Immediately after the grand prix Verstappen questioned “the point of being in Formula 1” if that pass was considered illegal.
When asked by Motorsport.com in the official post-race press conference if he felt the win had been stolen from him, Leclerc said: “Red Bull was very quick today, very good at keeping the tyres better than us. [I’d have no qualms] if I feel that the overtake was done rightly – I don’t think the second one was.
“I believe that anyway the end will have probably been the same but it’s just not the way you overtake, I think.”
Verstappen had charged up the order from eighth on the opening lap after his Red Bull’s anti-stall kicked in and dropped him from the front row.
His first attempt to pass Leclerc was unsuccessful after Leclerc made use of more room on the outside line to hold on and outdrag Verstappen down to Turn 4.
However, the second attempt led to contact and a post-race stewards investigation that was due to begin at 18.00 local time.
Asked by Motorsport.com to talk through the differences between the two moves, Verstappen said: “I think the second one I braked a bit deeper into the corner. We had a little contact of course, mid-to-exit of the corner.
“From my side I think it’s racing. We all know there’s a crest in that corner as well, so if you take the crest wrong, because we both went a bit straight on, at one point you run out of room.
“But it’s hard racing. It’s better than just following each other and having a boring race.”
Leclerc said straight after the race that it was “pretty clear” in the car who was to blame.
Asked by Motorsport.com if he felt he could have done anything different to avoid the contact, Leclerc said: “I did the same thing from the first to the second lap. The only thing that changed from the first to the second lap was contact. And then I had to go wide, I lost quite a bit of time there.”
Pushed again on his role, Leclerc said: “I did not expect any contact on the second lap.
“As Max said he braked a little deeper. I don’t know if he lost it or not. But then there was the contact.
“I felt I was quite strong in traction on the first attempt, I managed to have a better traction and kept my position.
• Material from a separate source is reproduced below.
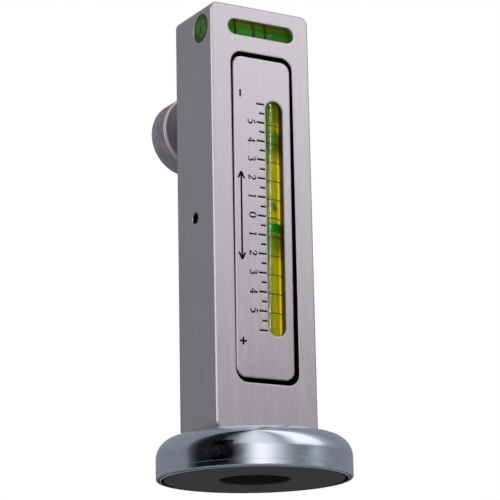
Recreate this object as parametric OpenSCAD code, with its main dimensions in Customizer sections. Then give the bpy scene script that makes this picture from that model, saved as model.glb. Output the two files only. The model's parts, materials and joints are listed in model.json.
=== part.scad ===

On the second one I couldn’t do that because I was off-track.”
Source: Motorsport.com
It’s been an incredible run – but Mercedes’ chances of taking a clean-sweep of victories in 2019 came to a disappointing end at the Austrian Grand Prix, with Valtteri Bottas the Silver Arrows’ highest finisher in third and Lewis Hamilton down in fifth.
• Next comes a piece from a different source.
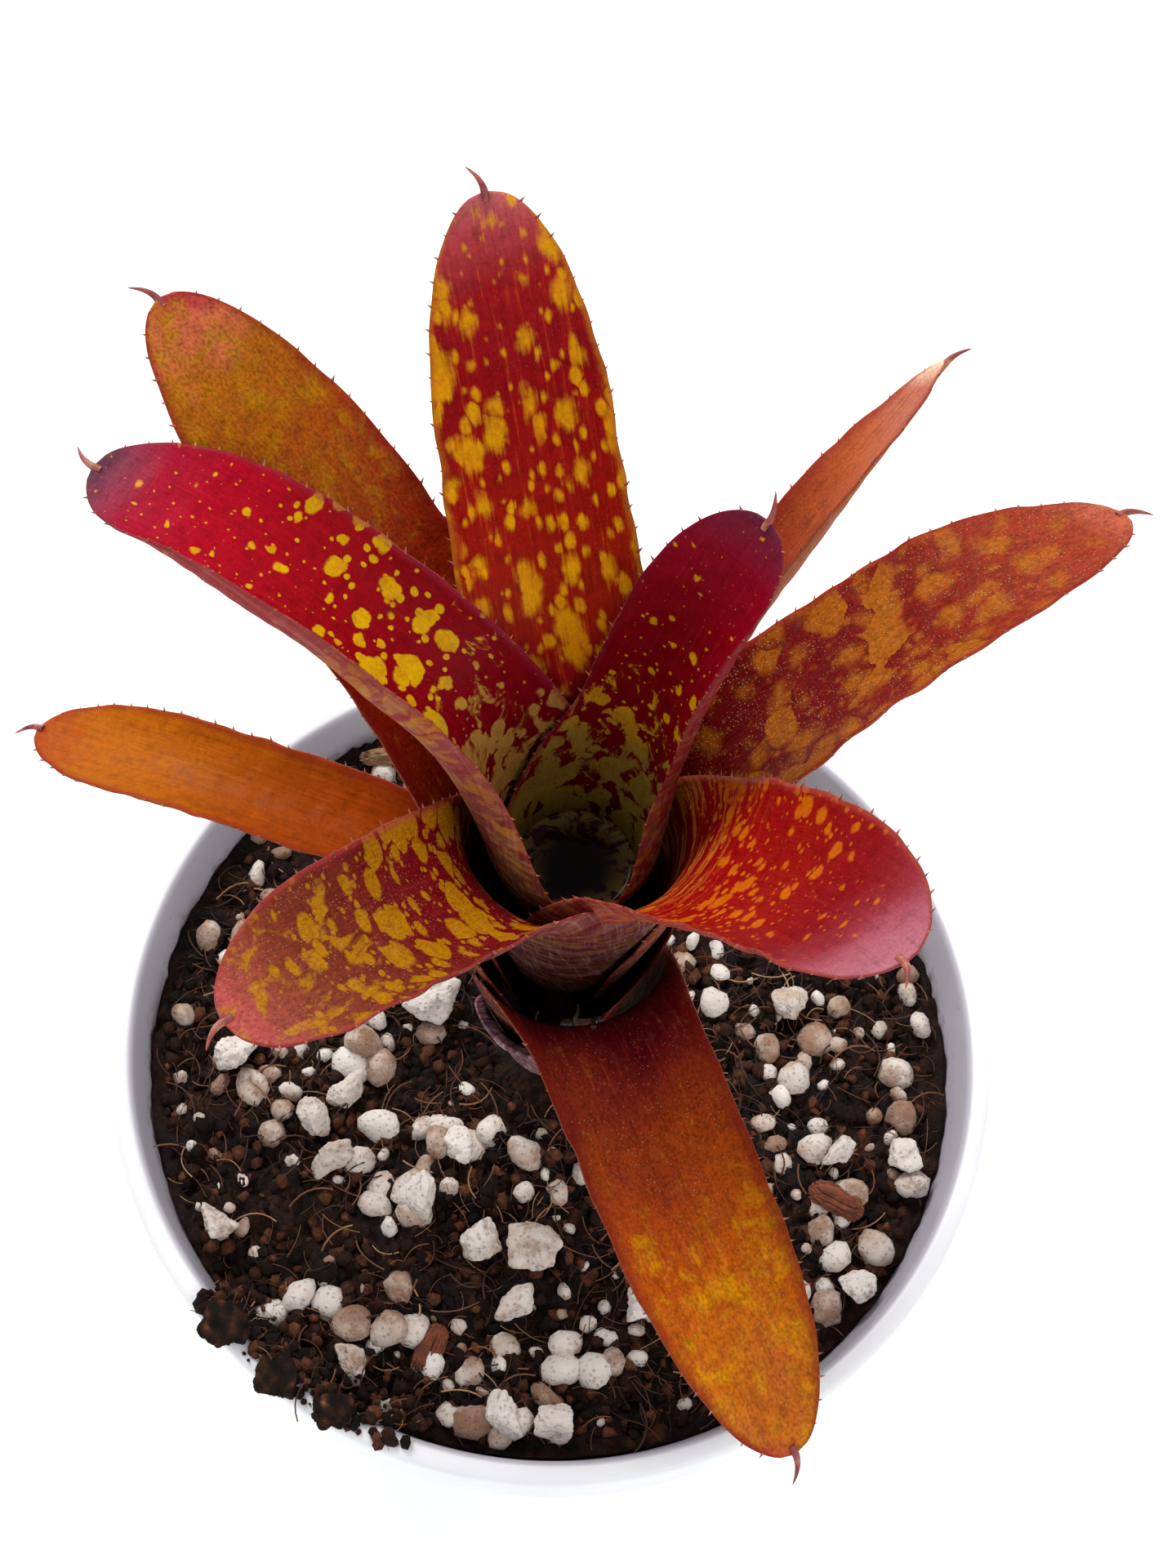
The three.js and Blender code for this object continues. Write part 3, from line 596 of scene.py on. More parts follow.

Having failed to get a car on the front row of the grid for the first time this season – following Hamilton’s demotion from P2 to P4 in qualifying – both Mercedes then struggled with overheating in the 33 degree conditions, with Bottas and Hamilton conceding places late in the race to finish P3 and P5, and take their lowest points haul since Mexico last year.
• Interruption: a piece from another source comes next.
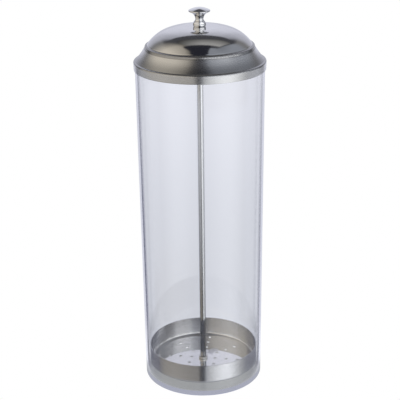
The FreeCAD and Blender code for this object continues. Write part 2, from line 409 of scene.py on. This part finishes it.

“We knew already before the race started that we’d been in trouble,” said Hamilton, who’d been on a run of four straight victories up to this point. “Those guys [the Ferraris and Red Bulls] were pushing flat-out all the way and we couldn’t do that at all. When you’re doing 400, 600 metres of lift-and-coast…
“We’ve struggled for years here,” he added. “I don’t really understand why we haven’t prepared for this race particularly, but we’ve been struggling in that area with temperature, and today you saw the worst of it.”
Bottas at least managed to claim a podium for the Silver Arrows – but having put up no defence against a charging Max Verstappen as he managed the temperatures on his W10, the Finn agreed that Mercedes had had no chance to fight for victory on the day.
“It was difficult,” he said. “We suffered a lot with overheating today of our power units, the amount of lift-and-coast we had to do to keep the temperatures low. It was getting pretty difficult to drive, and that’s why I couldn’t really attack, couldn’t really defend that well.
“It was a bit of a survival game, so in that sense, really pleased to be on the podium, but for sure, a weekend we need to learn from. We had no chance to fight for the win today.”
A bad race it may have been for Mercedes – but the Silver Arrows won’t be too distraught, given that their lead over Ferrari in Austria slimmed down to just 135 points with nine races now run.
Source: Formula1.com
UPDATE: Verstappen keeps Austrian Grand Prix race victory. News article provided by Motorsport.com
Max Verstappen has kept his Austrian Grand Prix victory after stewards deemed no further action was needed following his incident with Charles Leclerc.
Red Bull driver Verstappen and Ferrari’s Leclerc engaged in a wheel-to-wheel battle for victory in the closing laps of the race.
They bumped wheels at the Turn 3 right-hander at the top of the hill with three laps remaining, after Verstappen dived inside Leclerc and gave his rival no room on the outside.
The incident was investigated after the race, but Verstappen has kept victory as stewards deemed it a racing incident.
The stewards’ explanation read: “Car 33 [Verstappen] sought to overtake car 16 [Leclerc] at Turn 3 on lap 69 by out-braking car 16.
“When doing so, car 33 was alongside car 16 on the entry of the corner and was in full control of the car while attempting the overtaking move on the inside of car 16.
“However, both car 33 and car 16 proceeded to negotiate the corner alongside each other but there was clearly insufficient space for both cars to do so.
“Shortly after the late apex, while exiting the corner, there was contact between the two cars. In the totality of the circumstances, we did not consider that either driver was wholly or predominantly to blame for the incident.
“We consider that this is a racing incident.”